Chi non ha più nulla di innocente, chi ha perso completamente ogni traccia d’innocenza è il mondo: nello specifico, il continente americano, il mondo nuovo. È successo già tutto: l’assassinio di JFK e poi di suo fratello Bob, di Malcom X e Martin Luther King – il Vietnam è un carnaio senza uscita – Charles Manson – i figlio dei fiori si sono trasformati in ben altro – l’esercito di Liberazione Simbionese ha già rapito e cooptato Patricia Hearst (Marin, la figlia terrorista di Charlotte?) – l’11 settembre, il primo 11 settembre, il golpe cileno – e mentre Didion scriveva e stava per pubblicare, la guerra sporca argentina inventava i voli della morte e moltiplicava i desaparecidos…
Allison Janney che dovrebbe interpretare Grace, la narratrice.
Didion mi ha riportato con forza agli anni Settanta. Come leggere un libro di Vidal.
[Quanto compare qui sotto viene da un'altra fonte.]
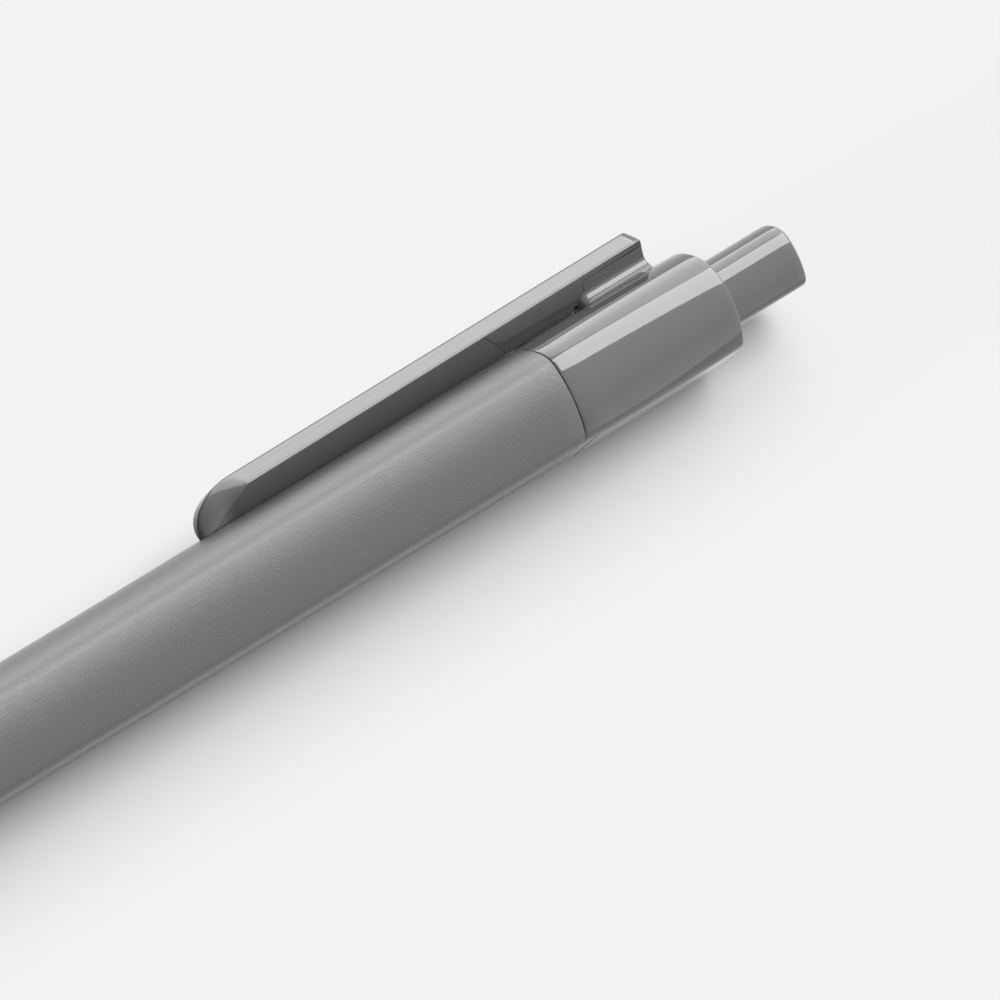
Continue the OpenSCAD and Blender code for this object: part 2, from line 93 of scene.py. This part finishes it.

Come vedere quei film surreali dai dialoghi assurdi scritti da Jules Feiffer dove le star erano Elliott Gould, Alan Arkin, Donald Sutherland…
Joan Didion è stata una sorpresa che non mi aspettavo, e ancora faccio fatica a chiarire la mia reazione, il mio pensiero. Si dice che le cose migliori scritte da Didion siano di non-fiction, prima di tutto di giornalismo. Io ho cominciato assaggiando proprio la fiction: vuol dire che mi aspettano tante altre belle scoperte.
Joan Didion, che sarebbe stata la migliore Grace immaginabile.